With the opening of the nineteenth century important improvements in machinery continued to be effected, and many auxiliary sources of extending the cotton trade were discovered, the most prominent of which was the splendid mechanical contribution of Mr. Heathcoat, formerly of Loughborough, and now the member for Tiverton, who invented the lacemaking machine, and patented it, in 1809. Without the invention of the spinning-mule, the lace trade, as now existing in its cotton department, could not have been established; for the finest and most delicate of cotton yarns are indispensable to the production of beautiful lace fabrics. The metropolis of the manufacture of lace is Nottingham; but at Tiverton has been established Mr. Heathcoat's large concern, and it is an industry now pursued in many other places. Of the multifarious and various phases assumed by cotton, no change in the manufactured fabric is more beautiful and serviceable than that produced by the calico-printer; and, doubtless, his art has ministered to the general industry; for it is estimated that one seventh of all the cotton spun and manufactured is devoted to the printing branch of trade. Calico printing was established in London by Mauvillion, a Frenchman, at the latter end of the seventeenth century; the use of the copperplate being afterwards introduced there by Nixon;t and

The late Mr. Samuel Cartledge, of Nottingham, first introduced cotton thread to the lace manufacturer.

+Nixon, of Merton Abbey, upon whose tomb is recorded his invention.
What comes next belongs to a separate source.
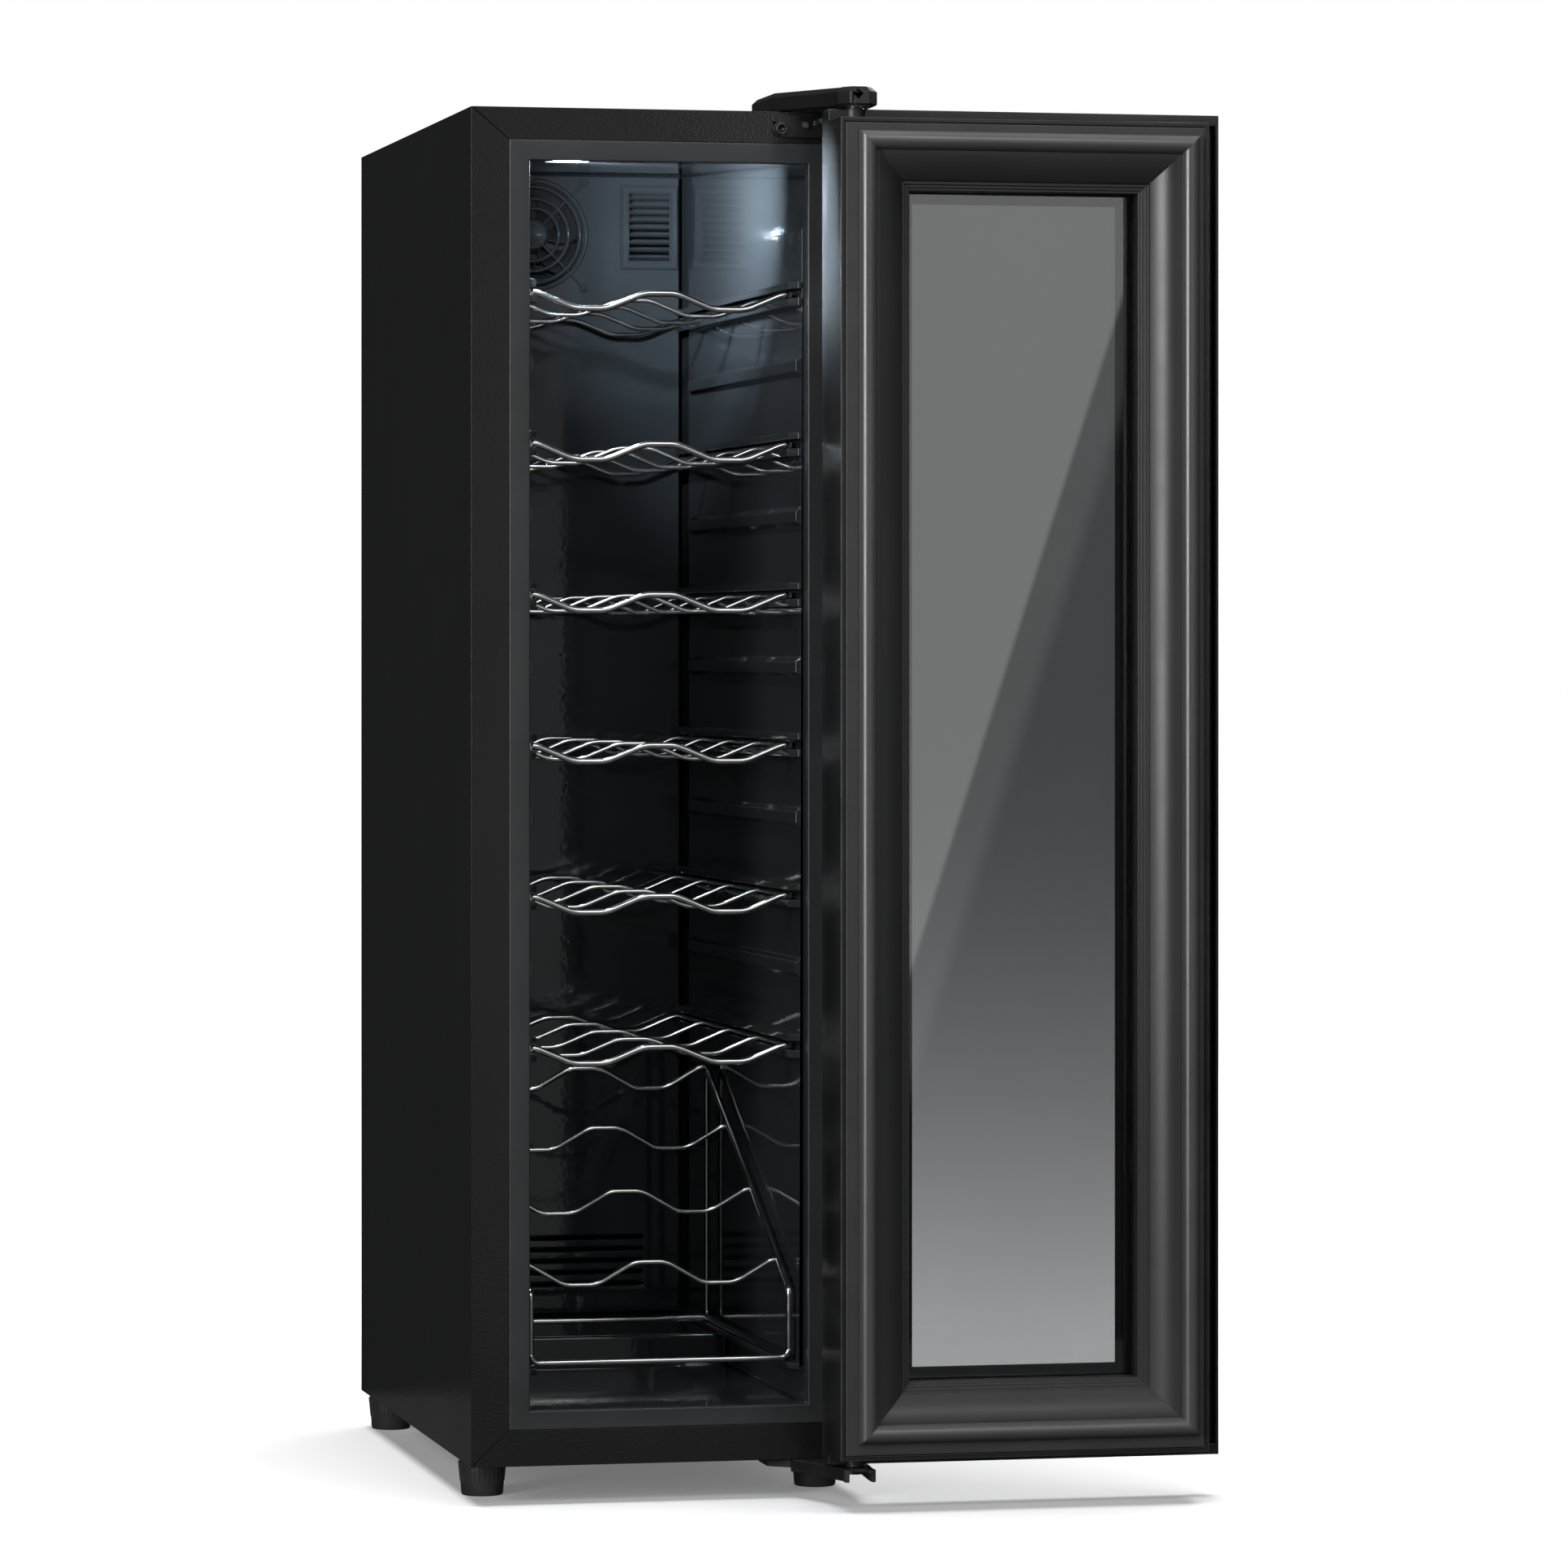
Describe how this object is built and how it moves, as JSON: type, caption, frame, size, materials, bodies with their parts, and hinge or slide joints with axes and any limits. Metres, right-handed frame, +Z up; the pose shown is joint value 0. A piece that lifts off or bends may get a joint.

in Lancashire, about the middle of the last. To the Arbuthnots, Kilburns, Peels, Liddiards, Thompsons, Forts, Koechlins, Hartmans, Claytons, Hargreaveses, Greenways, Menteiths, Hoyles, Schwabes, Potters, and many others, the extent of this trade is much indebted, as also to both dyers and bleachers. Mixed fabrics have always been produced by woollen, cotton, linen, and silk manufacturers. In Bradford, in Yorkshire, there is an extensive trade carried on by cottonyarn and thread warps being used in combination with worsted shoot, by which very beautiful goods of the orleans, merino, and coburg class are made. Cotton is extensively blended with silk in many useful fabrics. Very excellent sheeting is made from linen and cotton yarn, and the goods so produced are known as "Union cloths." These mixed goods are not manufactured for mere cheapening purposes, but to afford the consumer a great variety of useful fabrics from which to select, according to the required object to be attained. Therefore, cotton is an article of extensive consumption in these mixed goods, and here are important reasons why that raw material should be amply supplied.
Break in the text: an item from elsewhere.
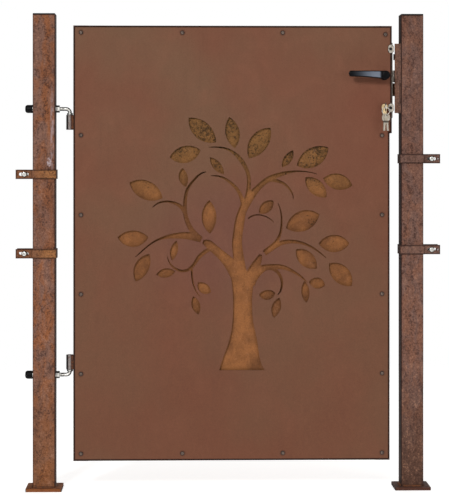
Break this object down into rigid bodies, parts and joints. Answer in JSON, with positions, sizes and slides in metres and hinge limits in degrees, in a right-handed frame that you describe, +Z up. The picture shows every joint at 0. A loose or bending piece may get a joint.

To the present moment the cotton trade has had an onward career, and its importance will be proved by its extent and position in the social system of the United Kingdom. It is true, that its existence has been often menaced, but it has uniformly recovered its elasticity, and its rebounds have always carried it still beyond its previous extent. Under the restrictive policy of this country, premature decay seemed to await it, and it suffered great depressions and depreciations. Frequently were its artisans compelled to find homes in poor-houses, emigrate, for lack of employment; and to the suicidal course then pursued, much of the existing foreign competition, in every branch of it, is now owing: indeed, prosecution, as fatal as that pursued by the Duke of Alva, though existing under more specious

or to

names and pretexts, threatened to exterminate or to contract within the narrowest possible limits this astonishing industry. At the commencement of the eighteenth century, the United Kingdom had no serions competition in this branch of business in any foreign country; its originators, the inventors of its machinery and of its great moving power, had all been found at home in the ranks of men of science and usefulness; and therefore, well might this trade have been claimed for our country's own. Improvements and progress cannot, however, nor should they be bound to one spot or country; for it is evidently wiser to pursue the course that nature and justice dictate, than to force any new industry by privations and legislative restrictions into artificial channels, which are rarely either permanent or prosperous. Had our ports been kept open to the world, our trade would have been kept longer unassailed; for whilst our insulated position, minerals, inventions, increasing population, and our untiring energy and industry, have eminently qualified us to be a manufacturing and mercantile people, we might, to a greater extent, have given our products of skill and labour in exchange for the productions that the natural advantages of every country could best send

hither in payment for our exports, had they been permitted. Happily, though lately, the old fiscal system of this country has been abandoned, having brought abundance and comforts to the industrious classes, who now enjoy prosperity beyond all precedent; and now the race will be free to all. But the legacy of competition is left to this country.

America and France consume more than half as much cotton wool as does this country; and Russia, Prussia, Austria, and Switzerland, consume a quantity nearly equal to the other half; hence there is now a balancing and equalisation of consumption between the originating country of the modern cotton trade, and the continent of Europe and the United States

of America; this country consuming 32,000 bags of cotton weekly, against the same quantity being spun and manufactured in the other parts of Europe and in America.

During the year 1851, the consumption of cotton wool in the United Kingdom was upwards of 760 millions of pounds weight, or nearly 700 times the quantity consumed by the domestic trade of a century and a half previously. The actual workers in all departments of its manufacture are now upwards of a million and a quarter; but including their families, there are not fewer than three millions and a half of our fellow-subjects, or one-eighth of the population of the United Kingdom dependent upon it for subsistence; and if the comforts and material prosperity of this large section of the population be examined into, will it not be found that these labourers have not only been proved to be worthy of, but have amply obtained, their hire? They enjoy in their vocations bodily health equal to any other similar portion of the working classes; their morals, intelligence, and general circumstances, are not inferior to either any manufacturing or domestic section with which they can be compared; and their loyalty, honesty, and general fidelity, are deserving of all praise.

Whilst Great Britain has largely benefited by the cotton trade, it is to be regretted that Ireland has not followed the excellent example of Scotland, and earned a fair share of this prize of industry.